Influenced like many of his contemporaries by the vibrant visual language of popular culture of the time, Wesselmann established a wholly original stylistic interplay of vividly collaged commercial images, elevating the Americanised reproduction of mass media to the realm of high art. In combination with the artist’s deliberate choice of American imagery, he drew significant thematic and stylistic inspiration from great Modernist painters such as Renoir, Picasso and first and foremost Matisse. His lifelong fascination with the great odalisques of art history first materialised in his iconic series The Great American Nude from the 1960s. Placing his seductively reclining pink nudes within collaged settings of scraps of popular advertising and stereotypical suburban interiors, Wesselmann began to establish his unique interpretation of what is arguably the most classical subject in art, the female nude. Despite his obvious alliance with the emerging Pop Art movement, Wesselmann underscored the conventional origins of his works, explaining: “I felt rather old fashioned because I felt that I came so definitely out of a European tradition.” (Interview with Tom Wesselmann conducted 1984 by Irving Sandler for the Archives of American Art)
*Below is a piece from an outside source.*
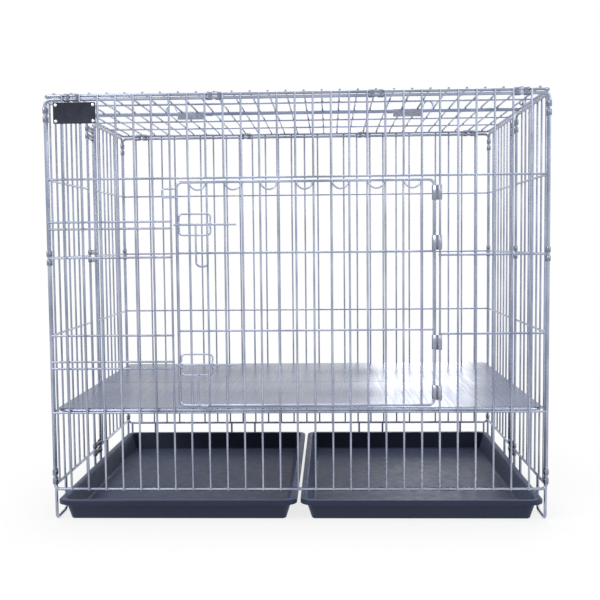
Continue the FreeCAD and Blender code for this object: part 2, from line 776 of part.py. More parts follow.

Even though the latter half of his career was shaped by a stylistic move toward abstraction, Wesselmann never fully dismissed the figurative subject, reworking his iconic female imagery of the Great American Nudes into a simpler, more refined visualisation in his series of Sunset Nudes. For the artist, “there’s no question that the nudes of women are more exciting as subjects than anything else.” (Interview with Tom Wesselmann conducted 1984 by Irving Sandler for the Archives of American Art) In what can be described as an ‘organic evolution’, Wesselmann reinvented his preferred theme, employing the familiar compositional device of an alluringly reclining female framed within a landscape of abstracted shapes and surrounded by his distinct imageries of flower bouquets and female paraphernalia.
In the present work the subtle sensuality of the female form is overpowered by a bold colour theme and stark dynamic outlines, underlining the artist's new visual focus of an abstracted language. The sensuality of the nude is diluted through the anonymity of the figure, which is left faceless, alluding to the familiar quest for the unattainable women. The erotic simplification of the nude is highlighted in the prominence of her glossy lips and red nipples as central features, whilst the vibrant fields of colour help accentuate the compositional structure of the painting, arranging the figure in a series of interweaving lines and shapes.
Sunset Nude (Squared Off) is an elegant demonstration of Wesselmann’s astounding artistic development and exemplifies his unique deconstruction of the classical notion of the female nude. It is a striking and stylised homage to his exploration of the balance between abstraction and figuration and can be seen as a magnificent completion of his extraordinary creative achievements.